**** Task material ****

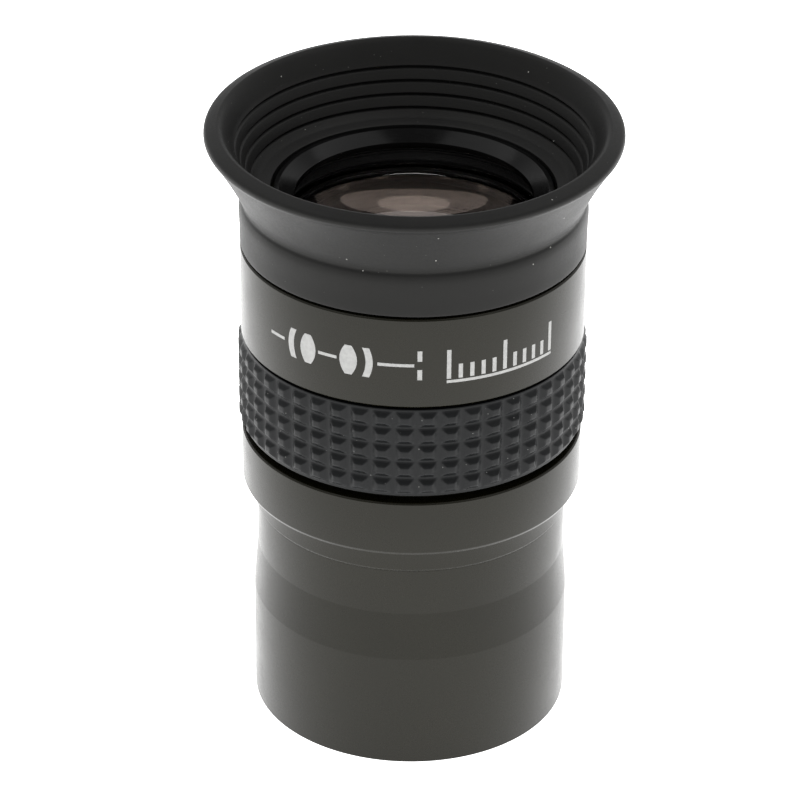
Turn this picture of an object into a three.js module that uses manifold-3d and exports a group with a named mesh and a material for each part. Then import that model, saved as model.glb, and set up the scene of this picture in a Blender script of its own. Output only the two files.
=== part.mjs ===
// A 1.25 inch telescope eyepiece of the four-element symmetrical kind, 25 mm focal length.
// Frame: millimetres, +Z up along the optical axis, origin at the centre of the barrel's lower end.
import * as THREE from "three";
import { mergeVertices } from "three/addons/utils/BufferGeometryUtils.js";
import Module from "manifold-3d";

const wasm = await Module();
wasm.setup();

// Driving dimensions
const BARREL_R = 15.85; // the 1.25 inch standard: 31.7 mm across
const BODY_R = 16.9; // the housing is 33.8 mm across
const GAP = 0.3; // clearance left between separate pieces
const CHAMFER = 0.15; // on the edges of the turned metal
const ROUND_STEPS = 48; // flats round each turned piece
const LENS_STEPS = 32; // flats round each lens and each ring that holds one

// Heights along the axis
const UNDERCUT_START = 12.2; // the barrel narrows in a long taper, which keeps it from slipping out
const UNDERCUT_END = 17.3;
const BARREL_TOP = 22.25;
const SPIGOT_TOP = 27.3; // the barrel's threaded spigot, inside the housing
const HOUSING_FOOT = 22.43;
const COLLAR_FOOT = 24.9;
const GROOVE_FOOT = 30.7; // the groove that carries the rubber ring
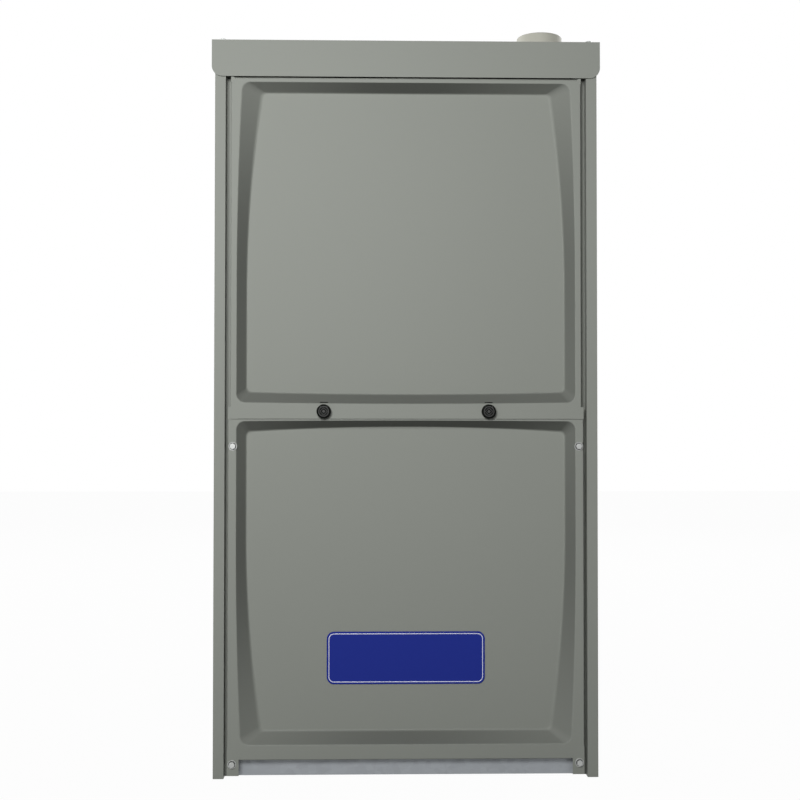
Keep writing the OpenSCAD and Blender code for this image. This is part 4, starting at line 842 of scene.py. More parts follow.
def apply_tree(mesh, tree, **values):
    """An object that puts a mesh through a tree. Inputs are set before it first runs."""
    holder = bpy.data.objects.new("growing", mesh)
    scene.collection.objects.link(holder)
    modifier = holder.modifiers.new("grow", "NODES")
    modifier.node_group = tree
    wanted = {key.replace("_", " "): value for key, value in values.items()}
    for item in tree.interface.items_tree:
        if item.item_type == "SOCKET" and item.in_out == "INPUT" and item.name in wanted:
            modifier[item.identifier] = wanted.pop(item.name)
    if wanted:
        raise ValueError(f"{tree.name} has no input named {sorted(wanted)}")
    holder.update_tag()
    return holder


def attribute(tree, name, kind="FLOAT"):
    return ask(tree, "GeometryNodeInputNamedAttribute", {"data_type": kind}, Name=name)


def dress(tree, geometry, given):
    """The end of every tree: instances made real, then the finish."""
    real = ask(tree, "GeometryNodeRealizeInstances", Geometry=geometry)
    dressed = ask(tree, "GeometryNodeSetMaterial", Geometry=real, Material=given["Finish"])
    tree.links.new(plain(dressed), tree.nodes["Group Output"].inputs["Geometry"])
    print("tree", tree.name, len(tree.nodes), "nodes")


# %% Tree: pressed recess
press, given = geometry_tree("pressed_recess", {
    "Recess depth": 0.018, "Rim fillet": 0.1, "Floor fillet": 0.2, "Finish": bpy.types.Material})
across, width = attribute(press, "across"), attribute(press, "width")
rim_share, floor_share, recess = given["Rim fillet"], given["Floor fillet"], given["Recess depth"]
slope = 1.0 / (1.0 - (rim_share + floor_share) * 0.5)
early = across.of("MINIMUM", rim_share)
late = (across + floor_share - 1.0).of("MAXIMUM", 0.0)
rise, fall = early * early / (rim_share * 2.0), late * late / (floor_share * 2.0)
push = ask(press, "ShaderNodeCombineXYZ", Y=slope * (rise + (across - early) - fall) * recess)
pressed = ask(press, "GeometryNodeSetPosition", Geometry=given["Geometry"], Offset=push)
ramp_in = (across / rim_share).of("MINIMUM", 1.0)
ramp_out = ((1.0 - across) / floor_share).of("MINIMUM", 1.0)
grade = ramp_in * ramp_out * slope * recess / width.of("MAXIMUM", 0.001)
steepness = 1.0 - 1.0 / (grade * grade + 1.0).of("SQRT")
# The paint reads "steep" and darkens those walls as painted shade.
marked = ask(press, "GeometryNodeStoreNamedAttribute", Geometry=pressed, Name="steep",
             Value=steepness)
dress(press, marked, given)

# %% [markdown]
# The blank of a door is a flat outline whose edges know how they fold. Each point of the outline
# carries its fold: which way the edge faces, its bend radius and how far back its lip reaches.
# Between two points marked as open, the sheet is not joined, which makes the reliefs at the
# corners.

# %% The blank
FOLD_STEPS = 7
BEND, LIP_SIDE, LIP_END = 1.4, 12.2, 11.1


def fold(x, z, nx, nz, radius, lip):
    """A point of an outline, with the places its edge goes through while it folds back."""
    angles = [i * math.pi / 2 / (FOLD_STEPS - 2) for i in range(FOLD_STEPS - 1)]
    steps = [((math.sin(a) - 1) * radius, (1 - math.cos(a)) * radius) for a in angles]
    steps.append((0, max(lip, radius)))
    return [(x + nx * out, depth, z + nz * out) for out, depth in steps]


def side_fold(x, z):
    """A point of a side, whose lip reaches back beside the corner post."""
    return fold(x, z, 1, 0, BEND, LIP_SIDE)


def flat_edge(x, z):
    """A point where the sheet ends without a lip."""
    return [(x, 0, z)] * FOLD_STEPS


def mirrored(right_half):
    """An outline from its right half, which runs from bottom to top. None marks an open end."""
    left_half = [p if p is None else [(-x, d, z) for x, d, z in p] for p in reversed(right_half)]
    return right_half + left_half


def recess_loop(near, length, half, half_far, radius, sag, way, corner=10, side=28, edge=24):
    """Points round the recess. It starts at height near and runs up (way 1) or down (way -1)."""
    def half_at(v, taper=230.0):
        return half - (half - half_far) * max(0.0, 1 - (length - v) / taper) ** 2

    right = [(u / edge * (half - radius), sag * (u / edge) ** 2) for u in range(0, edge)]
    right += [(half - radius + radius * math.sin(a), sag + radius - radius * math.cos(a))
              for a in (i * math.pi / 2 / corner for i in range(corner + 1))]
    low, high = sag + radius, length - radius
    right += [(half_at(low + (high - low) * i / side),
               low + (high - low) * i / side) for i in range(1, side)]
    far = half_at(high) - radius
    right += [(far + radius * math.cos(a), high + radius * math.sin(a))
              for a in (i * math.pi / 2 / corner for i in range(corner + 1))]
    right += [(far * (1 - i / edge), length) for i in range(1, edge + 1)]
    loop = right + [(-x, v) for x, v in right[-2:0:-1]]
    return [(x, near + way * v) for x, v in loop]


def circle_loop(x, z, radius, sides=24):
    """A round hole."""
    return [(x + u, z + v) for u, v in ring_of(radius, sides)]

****

_Problem_
Each record above should be restated word for word.

_The answer_
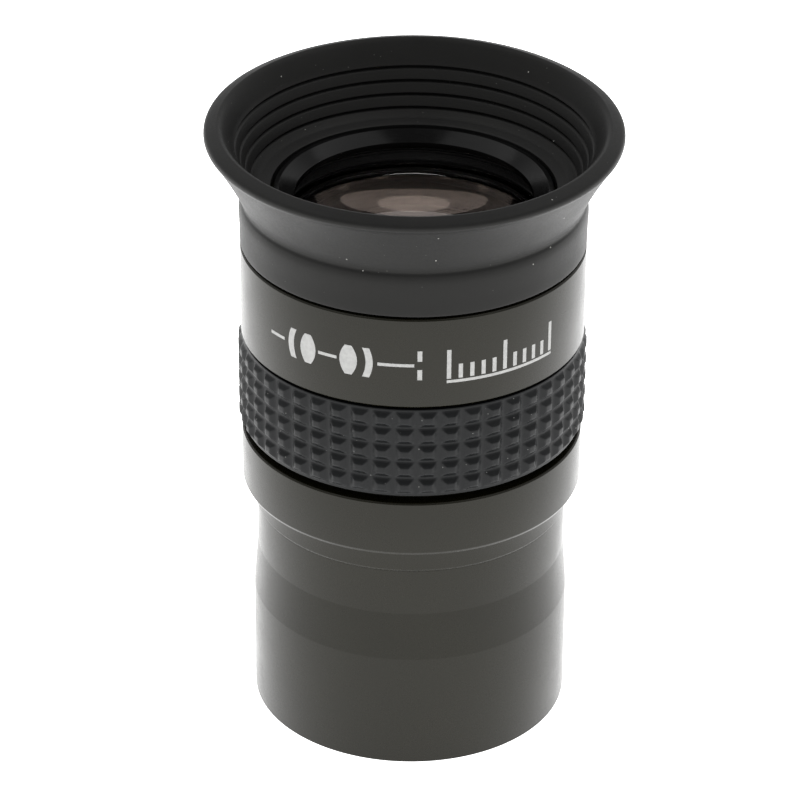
Turn this picture of an object into a three.js module that uses manifold-3d and exports a group with a named mesh and a material for each part. Then import that model, saved as model.glb, and set up the scene of this picture in a Blender script of its own. Output only the two files.
=== part.mjs ===
// A 1.25 inch telescope eyepiece of the four-element symmetrical kind, 25 mm focal length.
// Frame: millimetres, +Z up along the optical axis, origin at the centre of the barrel's lower end.
import * as THREE from "three";
import { mergeVertices } from "three/addons/utils/BufferGeometryUtils.js";
import Module from "manifold-3d";

const wasm = await Module();
wasm.setup();

// Driving dimensions
const BARREL_R = 15.85; // the 1.25 inch standard: 31.7 mm across
const BODY_R = 16.9; // the housing is 33.8 mm across
const GAP = 0.3; // clearance left between separate pieces
const CHAMFER = 0.15; // on the edges of the turned metal
const ROUND_STEPS = 48; // flats round each turned piece
const LENS_STEPS = 32; // flats round each lens and each ring that holds one

// Heights along the axis
const UNDERCUT_START = 12.2; // the barrel narrows in a long taper, which keeps it from slipping out
const UNDERCUT_END = 17.3;
const BARREL_TOP = 22.25;
const SPIGOT_TOP = 27.3; // the barrel's threaded spigot, inside the housing
const HOUSING_FOOT = 22.43;
const COLLAR_FOOT = 24.9;
const GROOVE_FOOT = 30.7; // the groove that carries the rubber ring
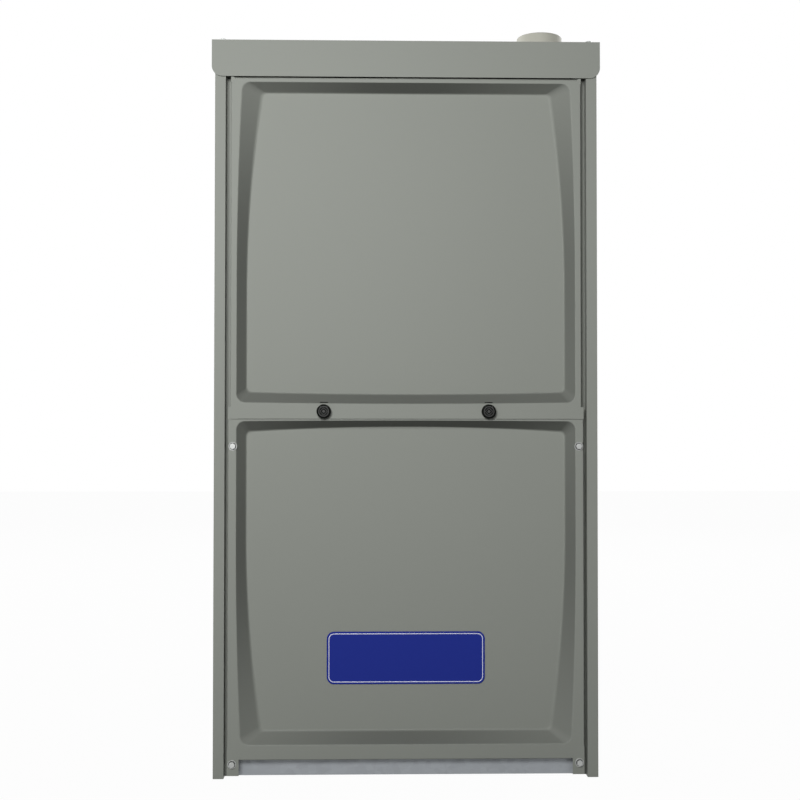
Keep writing the OpenSCAD and Blender code for this image. This is part 4, starting at line 842 of scene.py. More parts follow.
def apply_tree(mesh, tree, **values):
    """An object that puts a mesh through a tree. Inputs are set before it first runs."""
    holder = bpy.data.objects.new("growing", mesh)
    scene.collection.objects.link(holder)
    modifier = holder.modifiers.new("grow", "NODES")
    modifier.node_group = tree
    wanted = {key.replace("_", " "): value for key, value in values.items()}
    for item in tree.interface.items_tree:
        if item.item_type == "SOCKET" and item.in_out == "INPUT" and item.name in wanted:
            modifier[item.identifier] = wanted.pop(item.name)
    if wanted:
        raise ValueError(f"{tree.name} has no input named {sorted(wanted)}")
    holder.update_tag()
    return holder


def attribute(tree, name, kind="FLOAT"):
    return ask(tree, "GeometryNodeInputNamedAttribute", {"data_type": kind}, Name=name)


def dress(tree, geometry, given):
    """The end of every tree: instances made real, then the finish."""
    real = ask(tree, "GeometryNodeRealizeInstances", Geometry=geometry)
    dressed = ask(tree, "GeometryNodeSetMaterial", Geometry=real, Material=given["Finish"])
    tree.links.new(plain(dressed), tree.nodes["Group Output"].inputs["Geometry"])
    print("tree", tree.name, len(tree.nodes), "nodes")


# %% Tree: pressed recess
press, given = geometry_tree("pressed_recess", {
    "Recess depth": 0.018, "Rim fillet": 0.1, "Floor fillet": 0.2, "Finish": bpy.types.Material})
across, width = attribute(press, "across"), attribute(press, "width")
rim_share, floor_share, recess = given["Rim fillet"], given["Floor fillet"], given["Recess depth"]
slope = 1.0 / (1.0 - (rim_share + floor_share) * 0.5)
early = across.of("MINIMUM", rim_share)
late = (across + floor_share - 1.0).of("MAXIMUM", 0.0)
rise, fall = early * early / (rim_share * 2.0), late * late / (floor_share * 2.0)
push = ask(press, "ShaderNodeCombineXYZ", Y=slope * (rise + (across - early) - fall) * recess)
pressed = ask(press, "GeometryNodeSetPosition", Geometry=given["Geometry"], Offset=push)
ramp_in = (across / rim_share).of("MINIMUM", 1.0)
ramp_out = ((1.0 - across) / floor_share).of("MINIMUM", 1.0)
grade = ramp_in * ramp_out * slope * recess / width.of("MAXIMUM", 0.001)
steepness = 1.0 - 1.0 / (grade * grade + 1.0).of("SQRT")
# The paint reads "steep" and darkens those walls as painted shade.
marked = ask(press, "GeometryNodeStoreNamedAttribute", Geometry=pressed, Name="steep",
             Value=steepness)
dress(press, marked, given)

# %% [markdown]
# The blank of a door is a flat outline whose edges know how they fold. Each point of the outline
# carries its fold: which way the edge faces, its bend radius and how far back its lip reaches.
# Between two points marked as open, the sheet is not joined, which makes the reliefs at the
# corners.

# %% The blank
FOLD_STEPS = 7
BEND, LIP_SIDE, LIP_END = 1.4, 12.2, 11.1


def fold(x, z, nx, nz, radius, lip):
    """A point of an outline, with the places its edge goes through while it folds back."""
    angles = [i * math.pi / 2 / (FOLD_STEPS - 2) for i in range(FOLD_STEPS - 1)]
    steps = [((math.sin(a) - 1) * radius, (1 - math.cos(a)) * radius) for a in angles]
    steps.append((0, max(lip, radius)))
    return [(x + nx * out, depth, z + nz * out) for out, depth in steps]


def side_fold(x, z):
    """A point of a side, whose lip reaches back beside the corner post."""
    return fold(x, z, 1, 0, BEND, LIP_SIDE)


def flat_edge(x, z):
    """A point where the sheet ends without a lip."""
    return [(x, 0, z)] * FOLD_STEPS


def mirrored(right_half):
    """An outline from its right half, which runs from bottom to top. None marks an open end."""
    left_half = [p if p is None else [(-x, d, z) for x, d, z in p] for p in reversed(right_half)]
    return right_half + left_half


def recess_loop(near, length, half, half_far, radius, sag, way, corner=10, side=28, edge=24):
    """Points round the recess. It starts at height near and runs up (way 1) or down (way -1)."""
    def half_at(v, taper=230.0):
        return half - (half - half_far) * max(0.0, 1 - (length - v) / taper) ** 2

    right = [(u / edge * (half - radius), sag * (u / edge) ** 2) for u in range(0, edge)]
    right += [(half - radius + radius * math.sin(a), sag + radius - radius * math.cos(a))
              for a in (i * math.pi / 2 / corner for i in range(corner + 1))]
    low, high = sag + radius, length - radius
    right += [(half_at(low + (high - low) * i / side),
               low + (high - low) * i / side) for i in range(1, side)]
    far = half_at(high) - radius
    right += [(far + radius * math.cos(a), high + radius * math.sin(a))
              for a in (i * math.pi / 2 / corner for i in range(corner + 1))]
    right += [(far * (1 - i / edge), length) for i in range(1, edge + 1)]
    loop = right + [(-x, v) for x, v in right[-2:0:-1]]
    return [(x, near + way * v) for x, v in loop]


def circle_loop(x, z, radius, sides=24):
    """A round hole."""
    return [(x + u, z + v) for u, v in ring_of(radius, sides)]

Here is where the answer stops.